Wednesday, 8 January 2014

Review: Anchorman 2

Hotly anticipated since rumours of its existence surfaced years ago, Anchorman 2 has a lot to live up to. The first Anchorman introduced the ridiculous news anchor buffoon Ron Burgundy (Will Ferrell) and his loudly-dressed team. It became enough of a cult hit to put it on a pantheon with Withnail and I and The Big Lebowski. The crazed 70s style, idiotic philosophical musings, illegal aftershaves and jazz flute performances provided fans with enough quotations to keep them happy for years. Thus, this sequel was released with a substantial responsibility to viewers.

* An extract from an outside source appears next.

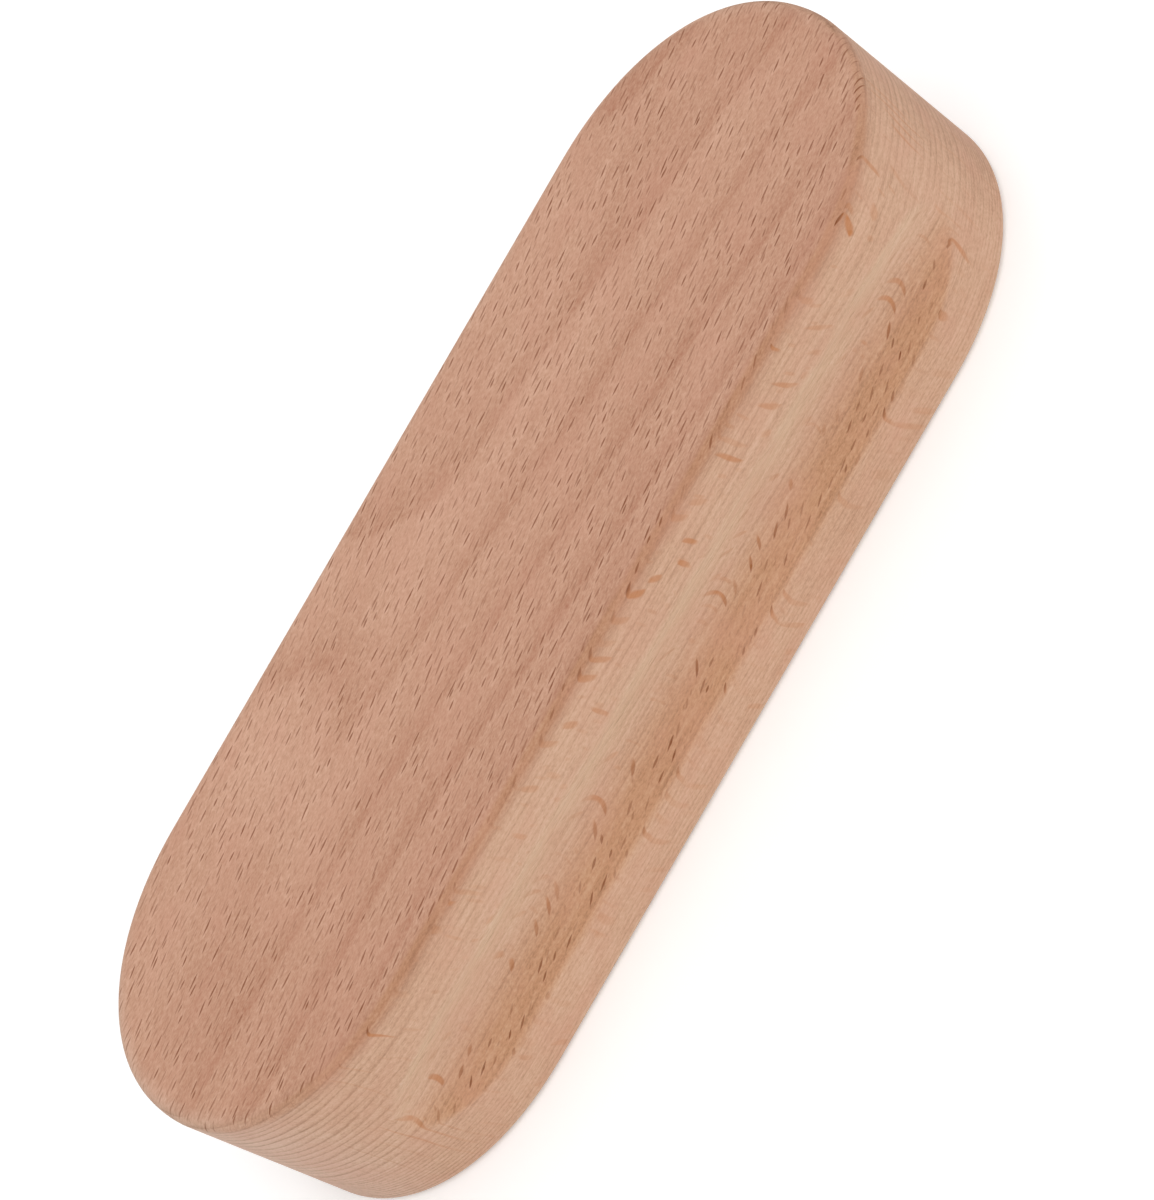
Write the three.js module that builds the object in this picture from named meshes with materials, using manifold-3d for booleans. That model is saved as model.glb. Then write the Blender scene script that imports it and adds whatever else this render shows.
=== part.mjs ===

Having lost his job and wife (Christina Applegate), Ron Burgundy hits rock bottom. Fired from presenting the dolphin show at Sea World for gross misconduct, he fails even to commit suicide. Luckily Ron is offered a lifeline by an agent for GNN, the first 24 hour news network, seeking to recruit him. Anchorman 2 then treads a well-established narrative path. Burgundy travels to San Diego to reunite the old gang. Sickly smooth Brian Fantana (Paul Rudd) is a successful cat photographer, redneck jock Champ Kind (David Koechner) runs a bat-frying chicken shop and Brick Tamland (Steve Carrell) thinks he’s dead. The team then battle for viewers, partake in professional rivalries and spout nonsense. Plot twists include temporary blindness and falling-outs followed by get-togethers.

What this Anchorman has is a conscious satirical undercurrent. It traces the birth of ubiquitous news channels, mixing with it the rise of cheap tabloid sensationalism. ‘Don’t just have a good evening,’ Ron declares after reporting on another live car chase, ‘have an American evening’. I thought this was all a little eager. The original Anchorman was satirical, it just didn’t go about it in an obvious way. Based on a real newsreader, Ron Burgundy was a laughable throwback to 70s alpha-masculinity, with misogyny and moustaches juxtaposed brilliantly. I mean, this is a guy who pompously declared 'I'm very important. I have many leather-bound books and my apartment smells of rich mahogany'. Critics became rather obsessed with the plot and satire, but Will Ferrell comedies are supposed to entertain and draw laughter. That alone is what Anchorman 2 should be judged on.

A lot of this film is simply to please fans. The whole thing reads like an ode to Anchorman. Jazz flute, Baxter the dog fighting carnivores and a large news team battle are funny because they are familiar. In the first, they were funny because they were original. It wasn’t that the jokes weren’t amusing, they just weren’t amusing enough. There is therefore not the same high yield of quotable lines. Paul Rudd should have been used more – after all, he is the man who delivered the statistic ‘60 percent of the time, it works every time’. There were some outstanding moments, like an RV crash where we see the characters colliding in slow motion (moments before: ‘why have you got a bag of bowling balls and a box of snakes in the back?’ ‘Oh that’s a long story. Let me just go over to this deep fat fryer I’ve had installed.’).

The Anchorman franchise loses something through its retelling: any novelty factor has, of course, worn out. Bereft of enough comedy to make this venture equal to its predecessor, Anchorman 2 is nonetheless completely funny 60% of the time.